After 30 years working in various capacities at several markets throughout the island, “Miss Jones”, as she is affectionately known to those she interacts with on a daily basis, believes that she is highly qualified to point out that “the market is a very special and important place”.
“I love this place. There have been lots of challenges over the years but I love my job and most of all I love dealing with people, especially the vendors in the market,” Jones told the MIDWEEK NATION.
“In the market the older folks look forward to me coming and asking them how they are doing, make a joke with them, and make sure everybody is comfortable.”
The WEDNESDAY WOMAN said that Cheapside currently had a mixture of young and old vendors selling produce, meat, clothing and food from Monday to Saturday.
But according to her, there was a loose link between these two generations which she wanted to see tightened.

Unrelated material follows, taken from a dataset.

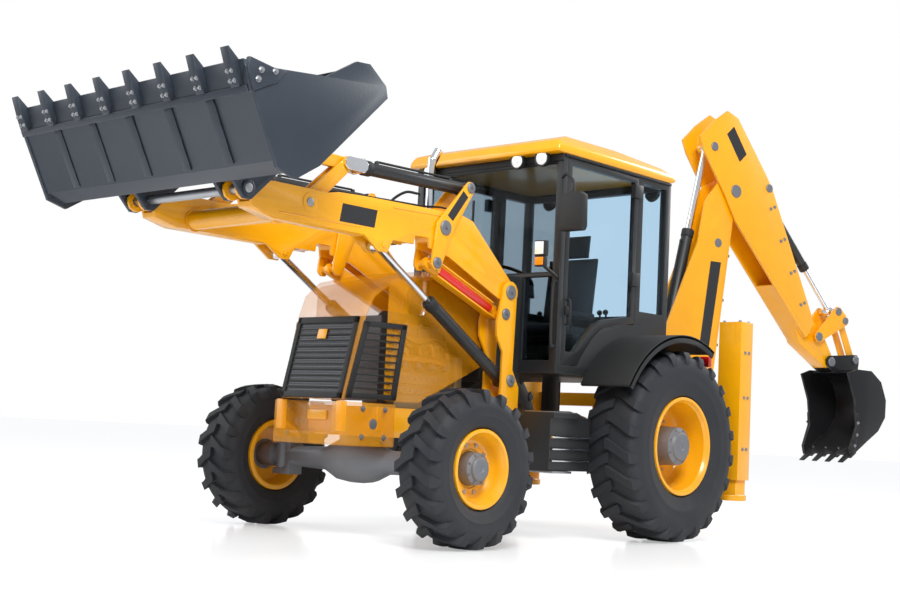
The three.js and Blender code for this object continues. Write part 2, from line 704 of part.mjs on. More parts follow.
function backhoeBucket() {
  const outer = [
    [2110, 1482], [2270, 1475], [2400, 1380], [2467, 1215], [2460, 1060], [2373, 930], [2230, 830],
        [2039, 690],
  ];
  const inner = [
    [2052, 712], [2222, 850], [2356, 942], [2436, 1066], [2442, 1212], [2380, 1366], [2262, 1450], [2110,
        1458],
  ];
  const shell = prism([...outer, ...inner], -DIG_HALF + 16, DIG_HALF - 16);
  const side = prism([[1965, 1440], [2080, 1482], [2272, 1478], [2403, 1382], [2471, 1216], [2464, 1056],
      [2376, 926], [2232, 826], [2030, 680], [2010, 760], [2090, 960], [2060, 1200]], DIG_HALF - 20,
      DIG_HALF);
  const ear = prism(hull([DIG_HINGE, 60], [CRANK_LINK_FOOT, 52], [[2010, 1462], 8], [[2290, 1460], 8]),
      80, 104);
  const tooth = hull([[2075, 716], 16], [[1952, 626], 5]);
  const teeth = [-240, -80, 80, 240].map((x) => prism(tooth, x - 28, x + 28));
  return union(shell, both(side), both(ear), teeth, pin(DIG_HINGE, 30, -104, 104), pin(CRANK_LINK_FOOT,
      28, -104, 104));
}

// ---------------------------------------------------------------- assembly
const frontHub = [-WHEELBASE, FRONT_TYRE.radius];
const rearHub = [0, REAR_TYRE.radius];

piece("chassis_frame", union(chassis(), axleMount()), YELLOW);
piece("front_axle", frontAxle(), CAST);
piece("rear_axle", rearAxle(), CAST);
piece("powertrain", powertrain(), CAST);
piece("front_weight", frontWeight(), YELLOW);
piece("hood", hood(), YELLOW);
piece("fuel_tanks", fuelTanks(), BLACK);
piece("cab_frame", cabFrame(), BLACK);
piece("cab_roof", cabRoof(), YELLOW);
piece("cab_interior", cabInterior(), SEAT);
pair("door", door(), BLACK);
pair("fender", fender(), BLACK);
piece("rear_frame", rearFrame(), YELLOW);
pair("stabiliser_leg", stabiliserLeg(), YELLOW);

pair("knuckle", knuckle(), CAST);
pair("front_tyre", tyre(FRONT_TYRE, frontHub), RUBBER);
pair("front_rim", wheelRim(FRONT_TYRE, frontHub, 990, 110, 1115, { radius: 51, end: 1052 }), YELLOW);
pair("rear_tyre", tyre(REAR_TYRE, rearHub), RUBBER);
pair("rear_rim", wheelRim(REAR_TYRE, rearHub, 880, 130, 1010, { radius: 61, end: 962 }), YELLOW);

piece("loader_arms", loaderArms(), YELLOW);
pair("levelling_lever", levellingLever(), YELLOW);
pair("levelling_link", levellingLink(), YELLOW);
const lift = ram({ base: LIFT_BASE, top: LIFT_LUG, middle: 477, bore: 42, rod: 24, reach: 910,
    inner: 525, eye: 44, half: 40, basePin: 30 });
pair("lift_barrel", lift.barrel, BLACK);
pair("lift_rod", lift.rodBody, STEEL);
const tip = ram({ base: RAM_HORN, top: TIP_TOP, middle: 477, bore: 44, rod: 26, reach: 940, inner: 110,
    eye: 44, half: 36, basePin: 26 });
pair("bucket_ram_barrel", tip.barrel, BLACK);
const clevis = union(
  prism(hull([TIP_TOP, 44], [along(TIP_TOP, RAM_HORN, 110), 44]), 420, 435),
  prism(hull([TIP_TOP, 44], [along(TIP_TOP, RAM_HORN, 110), 44]), 519, 534),
  prism(strip(TIP_TOP, RAM_HORN, 100, 130, -44, 44), 420, 534),
  bar([477, ...along(RAM_HORN, TIP_TOP, 110)], [477, ...along(RAM_HORN, TIP_TOP, distance(RAM_HORN,
      TIP_TOP) - 110)], 26),
);
pair("bucket_ram_rod", clevis, STEEL);
pair("tipping_lever", tippingLever(), YELLOW);
pair("tipping_link", tippingLink(), YELLOW);
piece("bucket_hinge_shaft", pin(BUCKET_HINGE, 30, -580, 580), STEEL);
piece("tipping_lever_shaft", pin(TIP_PIVOT, 28, -548, 548), STEEL);
piece("bucket_link_shaft", pin(LINK_PIN, 26, -580, 580), STEEL);
piece("loader_bucket", loaderBucket(), BUCKET);

piece("kingpost", slewed(kingpost()), YELLOW);
piece("boom", slewed(boom()), YELLOW);
piece("dipper", slewed(dipper()), YELLOW);
const boomRam = ram({ base: BOOM_RAM_BASE, top: BOOM_RAM_TOP, middle: 0, bore: 50, rod: 30, reach: 1000,
    inner: 300, eye: 50, half: 50, basePin: 28 });
piece("boom_ram_barrel", slewed(boomRam.barrel), BLACK);
piece("boom_ram_rod", slewed(boomRam.rodBody), STEEL);
const dipperRam = ram({ base: DIPPER_RAM_BASE, top: DIPPER_TAIL, middle: 0, bore: 50, rod: 28,
    reach: 1020, inner: 760, eye: 50, half: 50, basePin: 28 });
piece("dipper_ram_barrel", slewed(dipperRam.barrel), BLACK);
piece("dipper_ram_rod", slewed(dipperRam.rodBody), STEEL);
const crowdRam = ram({ base: CROWD_RAM_BASE, top: CRANK_TOP, middle: 0, bore: 42, rod: 24, reach: 900,
    inner: 500, eye: 44, half: 40, basePin: 26 });
piece("crowd_ram_barrel", slewed(crowdRam.barrel), BLACK);
piece("crowd_ram_rod", slewed(crowdRam.rodBody), STEEL);
piece("bell_crank", slewed(bellCrank()), YELLOW);
piece("crank_link", slewed(crankLink()), YELLOW);
piece("backhoe_bucket", slewed(backhoeBucket()), BUCKET);

const group = new THREE.Group();
group.name = "backhoe_loader";
const extent = new THREE.Box3();
for (const { body } of pieces) {
  const { min, max } = body.boundingBox();
  extent.expandByPoint(new THREE.Vector3(...min));
  extent.expandByPoint(new THREE.Vector3(...max));
}
const centre = extent.getCenter(new THREE.Vector3());
for (const { name, body, finish } of pieces) {
  const mesh = body.getMesh();
  const geometry = new THREE.BufferGeometry();
  geometry.setAttribute("position", new THREE.BufferAttribute(new Float32Array(mesh.vertProperties), 3));
  geometry.setIndex(new THREE.BufferAttribute(new Uint32Array(mesh.triVerts), 1));
  geometry.translate(-centre.x, -centre.y, -extent.min.z);
  const flat = geometry.toNonIndexed();
  flat.computeVertexNormals();
  const item = new THREE.Mesh(flat, new THREE.MeshStandardMaterial({ ...finish, name: `${name}_finish` }));
  item.name = name;
  group.add(item);
}

export default group;
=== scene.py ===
"""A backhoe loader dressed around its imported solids: paint, glass, tyres, engine, hoses and light.

Sizes are in millimetres in the machine's drawing frame, whose Y zero is the rear axle.
"""

import json
import logging
import math
from collections.abc import Iterable, Sequence
from dataclasses import dataclass
from enum import Enum

import bmesh
import bpy
from mathutils import Matrix, Vector


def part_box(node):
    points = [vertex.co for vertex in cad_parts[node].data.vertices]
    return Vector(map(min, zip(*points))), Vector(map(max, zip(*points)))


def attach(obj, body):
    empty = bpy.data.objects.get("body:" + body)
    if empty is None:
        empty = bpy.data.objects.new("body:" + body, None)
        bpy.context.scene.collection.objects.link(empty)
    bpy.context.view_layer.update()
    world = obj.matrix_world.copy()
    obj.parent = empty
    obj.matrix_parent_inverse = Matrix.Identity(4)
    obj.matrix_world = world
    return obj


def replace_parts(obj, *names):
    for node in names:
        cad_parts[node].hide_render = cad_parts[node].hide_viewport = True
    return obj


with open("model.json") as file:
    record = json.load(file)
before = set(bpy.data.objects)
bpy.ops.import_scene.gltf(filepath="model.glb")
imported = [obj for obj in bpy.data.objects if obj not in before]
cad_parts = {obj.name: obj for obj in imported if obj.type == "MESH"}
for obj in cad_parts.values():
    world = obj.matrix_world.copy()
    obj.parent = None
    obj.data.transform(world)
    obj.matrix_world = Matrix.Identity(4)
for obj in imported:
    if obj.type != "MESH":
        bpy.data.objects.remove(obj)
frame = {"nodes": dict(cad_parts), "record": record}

logging.basicConfig(level=logging.INFO, format="%(message)s")
LOG = logging.getLogger("loader")

MM = 0.001
SIDES = (1, -1)
SMOOTH_ANGLE = math.radians(38)
COAT_ROUGHNESS = 0.08
DUSTY_ROUGHNESS = 0.95
GLASS_IOR = 1.12  # thin panes bend the view very little
JOINTS = {joint["name"]: joint for joint in frame["record"]["behaviour"]["joints"]}
REAR_AXLE_Y = JOINTS["rear_left_spin"]["pos_m"][1]
Point = Sequence[float]
Outline = Sequence[Sequence[float]]

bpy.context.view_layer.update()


class Axis(Enum):
    """The direction that an outline is thickened along."""

    X = 0
    Y = 1
    Z = 2


class Slot(Enum):
    """The record's material slots."""

    YELLOW = "yellow_paint"
    BLACK = "black_paint"
    BUCKET = "bucket_steel"
    RUBBER = "rubber"
    CHROME = "chrome"
    CAST = "cast_iron"
    SEAT = "seat_cloth"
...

“What I would like to see is that everyone come together where the younger folks can get some guidance on the vending trade from the older folks,” she said.
“This is important for the survival and culture of the market to go on. Yes, things are changing in the market like with everything and everywhere else, but there are some aspects of the vending trade . . . and of the overall market which we need to keep. And then I like camaraderie.”
Last November’s Karaoke session and fashion show were part of Jones’ activities to lift the atmosphere and customer experience in the market.
And she was quick to indicate that she wasn’t a professional singer but a regular participant as some of the old vendors who were fond of her wanted “to hear Miss Jones sing for them”.
“Through these activities we promote the market and let people know what we have. Gone are the days when people saw the market as somewhere you have yams and dirty potatoes.
“We have jewellery; we have clothing; we have seamstresses; we have tailors; and we have hairdressers and butchers.”